Why is mistake the subject? This sentence looks like it should mean, "My mistake is ashamed." I knew that did not make sense. I got the answer right because I was choosing tiles, but if I had just been typing, I would have typed an incorrect answer.


You are not wrong.

• 부끄럽다 is an adjective. Translated literally, it would stand for shameful, embarrassing etc.

So: [나는] 내 실수가 부끄러워요. = [Literally] Speaking for myself, my mistake is shameful/embarrassing,

By inference, this means:

"I am/feel ashamed of my mistake."

• That said, Korean adjectives can be "verbalized" by the use of ~아/어-하다.

So, 부끄럽다 (adj. ashamed) can be turned into a verb by following this process. We will get:

-을/를 부끄러워-하다, vb. = be/feel ashamed of or embarrassed by

A synonymous sentence to the given example would therefore be:

[나는] 내 실수를 부끄러워해요 .


(1) 부끄러워하다 is a transitive verb so it can take on object complement.

(2) when 부끄러워하다 is used without a direct object, it is to describe the feeling of another person other than the speaker.
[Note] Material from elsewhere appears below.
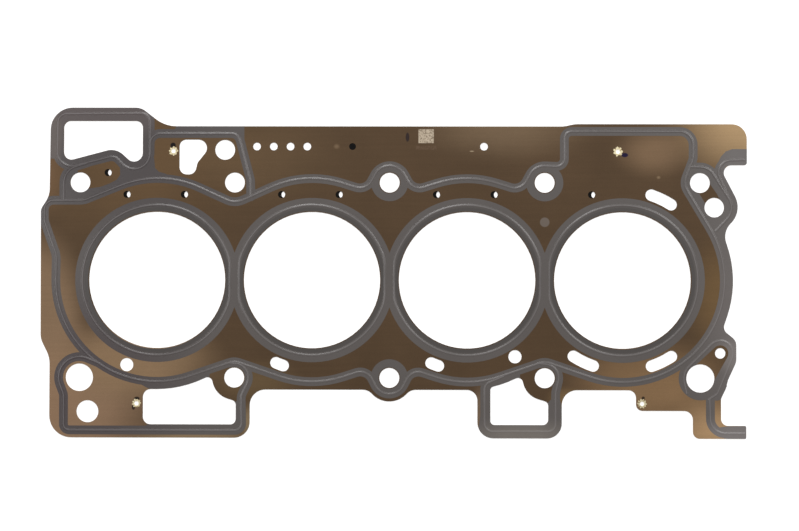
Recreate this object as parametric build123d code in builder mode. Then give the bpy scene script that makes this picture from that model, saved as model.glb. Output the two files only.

그는 너무 부끄러워했어요 = He felt so ashamed.

Edited Feb 8, 2020


I knew we could put 하다 after Nouns, but I did not know we could put it after Adjectives. Thank you!


You can. But to use the ~아/어하다 form of an adjective with the 1st person as subject, you would need a direct object complement or at least, an object complement is understood during the course of the conversation.


Not sure where you're getting 살수가는 (can't combine two particles like that as far as I know) but I understand it as (저는) 내 실수가 부끄러워요 -> (With respect to me), my mistake is shameful. -> I am ashamed of my mistake.


Thanks for pointing out the mistake. Have corrected it.

Apologies to everyone.


Anyone can make a typo. "To err is human."


That typo bothers me.


Shouldn't it be 실수를?



부끄러워요 from 부끄럽다 (be shameful, embarrassing) is a predicate adjective (/descriptive verb). It is intransitive, i.e. it cannot have object complement.

"N가 부끄럽다" = N is shameful/embarrassing

"실수가 부끄러워요." = Lit. The mistake is shameful.

"저는 제 실수가 부끄러워요." = Lit. My mistake is shameful for me.

=> I feel ashamed of my mistake [by inference].